What If I Can’t Afford the Balloon Payment?
If you want to keep the car but don’t have the lump sum for the balloon payment, refinancing is an option. This involves taking out a new loan (often a Hire Purchase agreement) to pay off the balloon amount. This will allow you to spread the balloon payment over a new term, making it more manageable.
Before refinancing, get a settlement figure from your provider and shop around for competitive loan rates.
Is It Worth Buying Your Car at the End of PCP?
The decision to buy the car depends on whether its market value is higher or lower than the balloon payment:
- It’s worth it if: The car is worth more than the balloon payment. This means you’re getting the car for less than its market value, and you also know its full history.
- Think carefully if: The car is worth less than the balloon payment. In this case, you might end up paying more for the car than it’s worth. Plus, as the owner, you’ll be responsible for repairs and maintenance on an older vehicle.

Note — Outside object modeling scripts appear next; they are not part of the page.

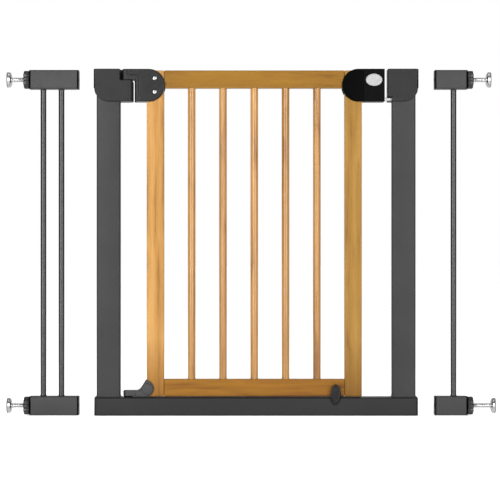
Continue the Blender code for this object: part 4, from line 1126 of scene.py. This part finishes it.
def threaded_spindle(name, node, outward):
    """The rod's thread is a ridge that climbs once a turn; the foot is a dome on a flat disc."""
    low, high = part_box(node)
    middle = (low[2] + high[2]) / 2
    foot, tail = (high[0], low[0]) if outward > 0 else (low[0], high[0])
    foot_radius = (high[2] - low[2]) / 2
    around, rows_per_pitch = 28, 7
    neck = foot - outward * 0.009
    thread_length = abs(neck - tail) - 0.004
    count = int(thread_length / THREAD_PITCH * rows_per_pitch)
    sections = []
    for row in range(count + 1):
        along = row / rows_per_pitch * THREAD_PITCH
        fade = min(1.0, along / 0.002, (thread_length - along) / 0.003 + 0.05)
        outline = []
        for i in range(around):
            turn = i / around
            wave = 0.5 - 0.5 * math.cos(2 * math.pi * (along / THREAD_PITCH - turn))
            reach = THREAD_RADIUS - THREAD_DEPTH * (1 - wave ** 0.7) * max(fade, 0)
            angle = 2 * math.pi * turn
            outline.append((reach * math.cos(angle), middle + reach * math.sin(angle)))
        sections.append((outline, tail + outward * (0.0005 + along)))
    sections.insert(0, (oval((0, middle), 0.0040, 0.0040, around), tail))
    sections.append((oval((0, middle), THREAD_RADIUS, THREAD_RADIUS, around), neck))
    rod_piece = new_piece(name, lofted(sections, "X"), chrome, 70)
    dome = [(THREAD_RADIUS + (foot_radius - 0.0055) * math.sin(a),
             neck + outward * 0.005 * (1 - math.cos(a)) ** 0.9)
            for a in [math.radians(9 * i) for i in range(11)]]
    profile = ([(0, neck - outward * 0.0015), (0.0048, neck - outward * 0.0015)] + dome
               + [(foot_radius, neck + outward * 0.0056), (foot_radius, foot - outward * 0.0008),
                  (foot_radius - 0.0008, foot), (0, foot)])
    carve(rod_piece, turned(profile, (0, middle), "X", 64), operation="UNION")
    rod_piece.data.set_sharp_from_angle(angle=math.radians(60))
    return rod_piece


def wall_pad(name, node, outward):
    """A thin disc with a shallow ring groove in the face that meets the wall."""
    low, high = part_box(node)
    middle = (low[2] + high[2]) / 2
    radius = (high[2] - low[2]) / 2
    back, face = (low[0], high[0]) if outward > 0 else (high[0], low[0])
    profile = [(0, back), (radius - 0.0003, back), (radius, back + outward * 0.0003),
               (radius, face - outward * 0.0006), (radius - 0.0006, face), (0.0105, face),
               (0.0100, face - outward * 0.0004), (0.0090, face - outward * 0.0004), (0.0085, face),
               (0, face)]
    return new_piece(name, turned(profile, (0, middle), "X", 64), rubber, 60)


for side, outward in (("left", -1), ("right", 1)):
    for level in ("top", "bottom"):
        label = f"{side}_{level}"
        fit(hand_wheel(f"{label}_hand_wheel", f"{label}_wheel"), f"{label}_wheel", "black_plastic",
            f"{label}_wheel")
        fit(threaded_spindle(f"{label}_threaded_spindle", f"{label}_spindle", outward), f"{label}_spindle",
            "chrome_spindle", f"{label}_spindle")
        fit(wall_pad(f"{label}_wall_pad", f"{label}_pad", outward), f"{label}_spindle", "pad_rubber",
            f"{label}_pad")
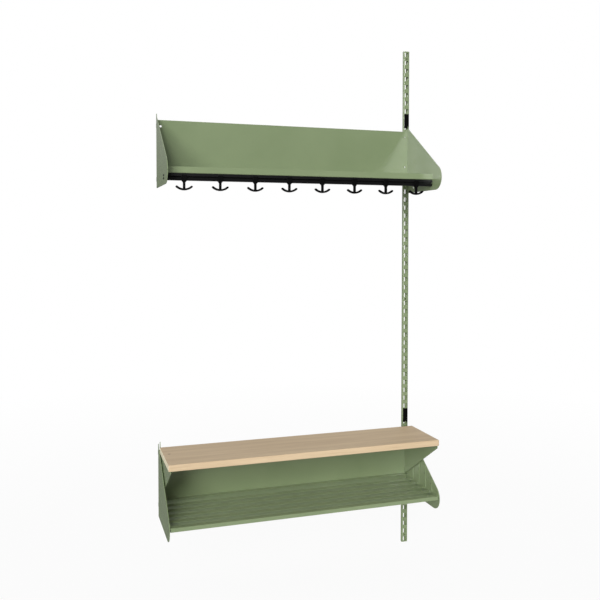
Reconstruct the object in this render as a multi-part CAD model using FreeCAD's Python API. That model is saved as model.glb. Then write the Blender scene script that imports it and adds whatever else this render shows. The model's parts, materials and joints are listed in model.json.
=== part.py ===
import FreeCAD, Part
import math
import os

# Wall bench for a changing room: the end section of a row, with a hat shelf, a coat rail
# with sliding hooks, a wooden seat and a shoe shelf. It hangs in one slotted upright on
# its right, and its left hooks go into the upright of the section beside it.
# +X runs to the right along the wall, the front faces -Y, and +Z is up.
# The origin is on the front face of the upright, at the middle one of its three wall holes.
# Names ending in _height count from the foot of the upright. Lengths are in millimetres.

# Upright: a folded channel with a row of slots, whose two back lips leave a narrow gap.
upright_height = 1800.0
upright_width = 22.5
upright_depth = 12.0
back_gap = 5.0
slot_count = 62
slot_pitch = 29.1
slot_width = 13.0
slot_tall = 15.0
wall_hole_radius = 3.5

# Sheet and plate, and where the two ends of the section are.
sheet_gauge = 1.5
plate_gauge = 2.0
bend_radius = 1.5
left_gable_face = -901.0
right_gable_face = 5.8
rear_gap = 0.3

# Gables: the same plate at both ends of the hat shelf and of the shoe shelf. Its rear
# edge rises above the slope as an ear, which the locking clip holds.
hat_base_height = 1287.0
shoe_base_height = 201.0
gable_reach = 254.0
gable_nose_radius = 41.0
gable_rise = 236.5
gable_corner_radius = 3.0
gable_ear_rise = 242.0
ear_top_depth = 3.0
ear_depth = 8.0
gable_hole_y = -49.0
gable_hole_rise = 17.0
gable_hole_radius = 3.5

# Hook lugs that hang the plates in the slots.
lug_neck = 9.0
lug_drop = 5.0
lug_reach = 4.7
lug_play = 0.2
lug_chamfer = 1.5
low_lug_rise = 35.0
high_lug_rise = 210.0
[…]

Before making a decision, get a valuation of your car from an online tool or a dealer and compare it to the balloon payment figure. This will help you assess whether you have positive or negative equity.
Conclusion
To sum it up! When your PCP contract is nearing its end, understanding the pcp balloon payment and your options is essential for making the right decision. Whether you choose to buy the car, return it, or part-exchange it for a new one, each option has pros and cons. By reviewing your contract, assessing the car’s condition, and understanding your financial situation, you can confidently choose the best path forward. If you’re unsure about whether buying your car is the right decision, consider the market value and compare it to the balloon payment figure.